Como testemunha de práticas consideradas “legais”, tenho presenciado algumas aberrações que, na maioria das vezes, ficam soltas no ar, mal explicadas e, pior, sem respostas objetivas. O mais comum, infelizmente, é o “jogo do empurra ou aguarda”. Ou seja, ora de um para outro profissional (que resolve, ou não, conforme sua importância na hierarquia garantida pelo Direito Constitucional), ora de um funcionário subalterno que recebe ordens e tem que cumpri-las, custe o que custar.

Funcionários que, também, te atendem conforme o humor do dia. Ora ficam até com vergonha de te encarar, ora revelam a sua agressividade, depois de um dia exaustivo, respondendo o que não querem e nem sabem direito. E assim vai. Acaba mês, começa mês.

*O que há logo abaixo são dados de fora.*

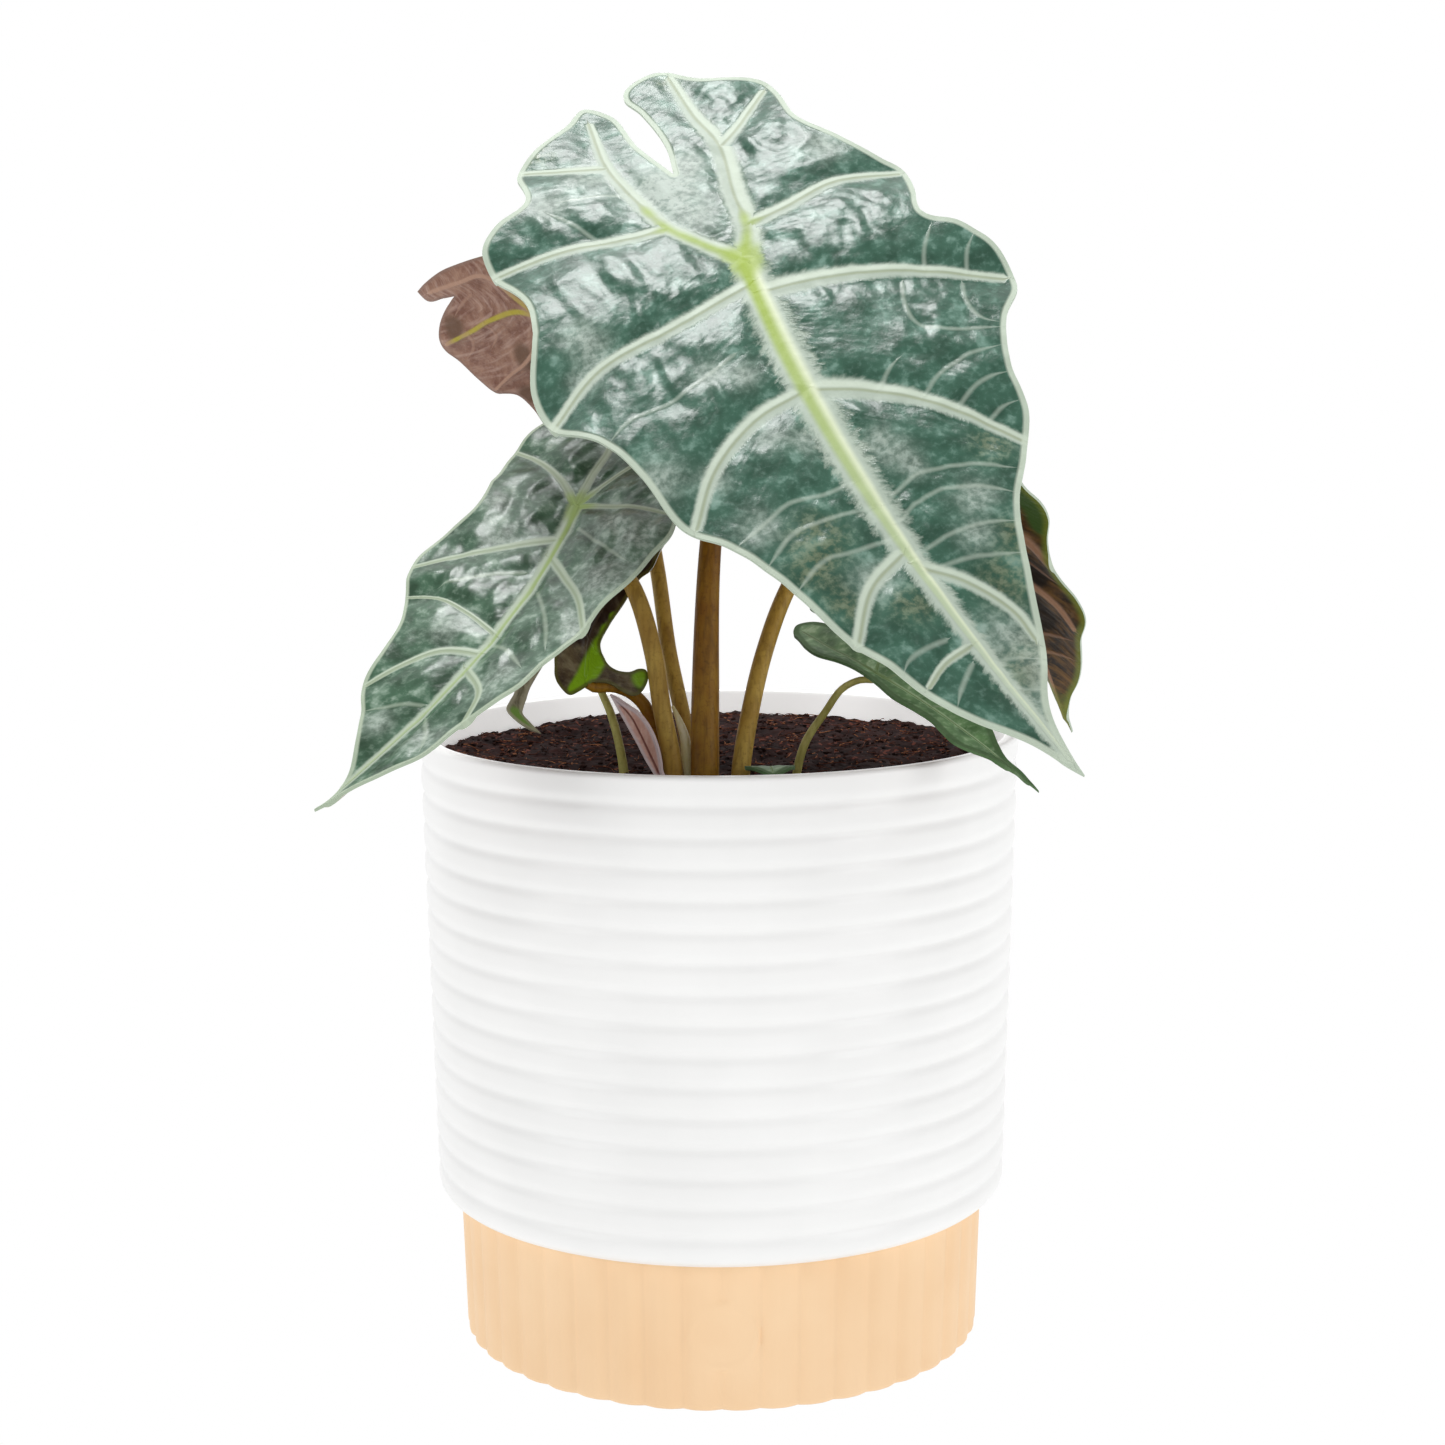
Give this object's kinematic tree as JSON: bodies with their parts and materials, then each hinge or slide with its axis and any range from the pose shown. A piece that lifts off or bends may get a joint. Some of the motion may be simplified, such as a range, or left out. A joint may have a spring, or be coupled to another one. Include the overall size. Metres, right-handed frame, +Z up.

À noite, quando ponho a cabeça no travesseiro, vem à memória as inúmeras tentativas para resolver pendências que se arrastam há anos. Então, o que espanta e entristece é a certeza de que amanhã começa tudo de novo e, possivelmente, sem nenhuma novidade. Afinal, as informações e orientações nem sempre procedem. Há uma falta de coerência entre as falas dos profissionais. E, pasmem, todos respaldados na facilidade com que se ajeita a “interpretação” da lei. Mais uma vez, conforme a disponibilidade e interesse de cada um.

A gente sabe que, nessa histórica acomodação perversa da justiça, felizmente, cresce o número de profissionais interessados em mudanças rápidas. Mesmo que em número pequeno, já se pode contar com os que exigem tomadas de decisões, em relação à ética e a moralidade. Tudo graças ao desconforto provocado por escândalos que envergonham o país. Mas, por pior que sejam, eles continuam vindo à tona.

Nesta visão, o texto pretende provocar a existência de uma justiça que não cansa e nem constrange. Uma justiça que cumpra o seu propósito de atender a sociedade, utilizando critérios imparciais e coerentes com seus princípios.

Assim espero para as próximas gerações.